The databases include resources for educational, clinical, and
research applications.
Brian MacWhinney is Teresa Heinz Professor
of Psychology, Computational Linguistics,and Modern Languages
at Carnegie Mellon University. He received his Ph.D. in
psycholinguistics in 1974 from the University of California at
Berkeley. With Elizabeth Bates, he developed a model of first
and second language processing and acquisition based on
competition between item-based patterns. In 1984, he and
Catherine Snow co-founded the CHILDES (Child Language Data
Exchange System) Project for the computational study of child
language transcript data. This system has extended to 13
additional research areas such aphasiology, second language
learning, TBI, Conversation Analysis, developmental disfluency
and others in the shape of the TalkBank Project. MacWhinney's
recent work includes studies of online learning of second
language vocabulary and grammar, situationally embedded second
language learning, neural network modeling of lexical
development, fMRI studies of children with focal brain lesions,
and ERP studies of between-language competition. He is also
exploring the role of grammatical constructions in the marking
of perspective shifting, the determination of linguistic forms
across contrasting time frames, and the construction of mental
models in scientific reasoning. Recent edited books include The
Handbook of Language Emergence (Wiley) and Competing Motivations
in Grammar and Usage (Oxford).
Chia-Ju Chou is a Postdoctoral Researcher in the
Department of Neurology at Cardinal-Tien Hospital, Taiwan. Her
research focuses on investigating reading comprehension in individuals
with mild cognitive impairment and aphasia using ERP, fMRI and eye
tracking. She applies these techniques to improve clinical diagnosis
and rehabilitation assessment. Her current work focuses on collecting
and analysing speech samples from various tasks to identify linguistic
features that may indicate cognitive decline.

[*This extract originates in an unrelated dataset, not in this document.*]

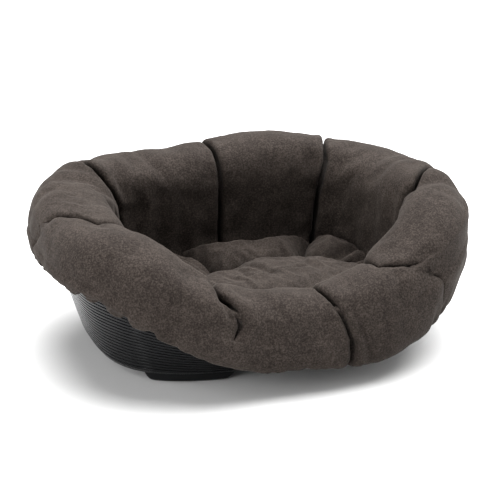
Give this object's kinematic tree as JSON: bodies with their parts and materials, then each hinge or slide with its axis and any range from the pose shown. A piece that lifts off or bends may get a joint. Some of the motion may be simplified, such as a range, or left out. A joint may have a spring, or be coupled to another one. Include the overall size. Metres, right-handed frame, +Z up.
{
  "type": "pet bed",
  "caption": "Oval ribbed plastic pet bed tub on feet with a low front entry and a padded plush cover that lifts off over its rim.",
  "frame": {"origin": "on the floor under the middle of the bed's overall plan", "axes": "+X to the right along the bed's length, +Y to the back, +Z up; the low entry faces -Y"},
  "size_m": [0.642, 0.502, 0.237],
  "materials": {
    "tub_plastic": "gloss",
    "grip_rubber": "matte",
    "plush": "matte",
    "fibre_fill": "matte",
    "lining_fabric": "matte",
    "hem_elastic": "matte"
  },
  "bodies": {
    "tub": {"tub_shell": "tub_plastic", "foot_front_left": "tub_plastic", "foot_front_right": "tub_plastic", "foot_rear_left": "tub_plastic", "foot_rear_right": "tub_plastic", "grip_front_left": "grip_rubber", "grip_front_right": "grip_rubber", "grip_rear_left": "grip_rubber", "grip_rear_right": "grip_rubber"},
    "cover": {"panel_front": "plush", "panel_front_right": "plush", "panel_right": "plush", "panel_back_right": "plush", "panel_back": "plush", "panel_back_left": "plush", "panel_left": "plush", "panel_front_left": "plush", "fill_front": "fibre_fill", "fill_front_right": "fibre_fill", "fill_right": "fibre_fill", "fill_back_right": "fibre_fill", "fill_back": "fibre_fill", "fill_back_left": "fibre_fill", "fill_left": "fibre_fill", "fill_front_left": "fibre_fill", "seat_back": "plush", "seat_back_right": "plush", "seat_front_right": "plush", "seat_front": "plush", "seat_front_left": "plush", "seat_back_left": "plush", "seat_fill_back": "fibre_fill", "seat_fill_back_right": "fibre_fill", "seat_fill_front_right": "fibre_fill", "seat_fill_front": "fibre_fill", "seat_fill_front_left": "fibre_fill", "seat_fill_back_left": "fibre_fill", "cover_lining": "lining_fabric", "cover_skirt": "plush", "hem_casing": "plush", "hem_elastic": "hem_elastic"}
  },
  "joints": [
    {"name": "cover_lift", "type": "slide", "parent": "tub", "child": "cover", "axis": [0, 0, 1], "range_m": [0, 0.25], "deforming": ["cover_skirt", "hem_casing", "hem_elastic"]}
  ]
}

Ya-Ning Chang is an Assistant Professor at the Miin Wu
School of Computing, National Cheng Kung University, Taiwan. She
obtained her PhD in Psychology at the University of Manchester, UK. Dr
Chang's primary research interest lies in the broad fields of
artificial intelligence and cognitive science. Her work involves using
a combined approach of computational modelling, behavioural studies,
neuroimaging techniques, and corpus analysis to investigate various
aspects of language processing and semantic cognition, and how
cognitive processes are related to education, learning, and
memory. She has applied computational modelling to language processing
in different populations including children, adults, and patients
suffering from language impairment (e.g., aphasia). Her recent work
focuses on bringing together natural language processing and the
application of developing various cognitive measures to support
human-like communication in conversational agents and a real-life
diagnosis of language disorders.
Yi-Chien Liu is a
clinical neurologist from Taipei, Taiwan. Currently, he is
director of the Neurology Department at Cardinal Tien
Hospital. He holds a Ph.D. in Geriatric Cognitive Neuroscience
from Tohoku University, Japan. His primary research areas
encompass Alzheimer’s disease, mild cognitive impairment,
primary progressive aphasia, and various other neurodegenerative
disorders affecting the elderly. Currently, he is spearheading a
research project centered around a memory clinic-based AD
(Alzheimer's Disease) continuum cohort.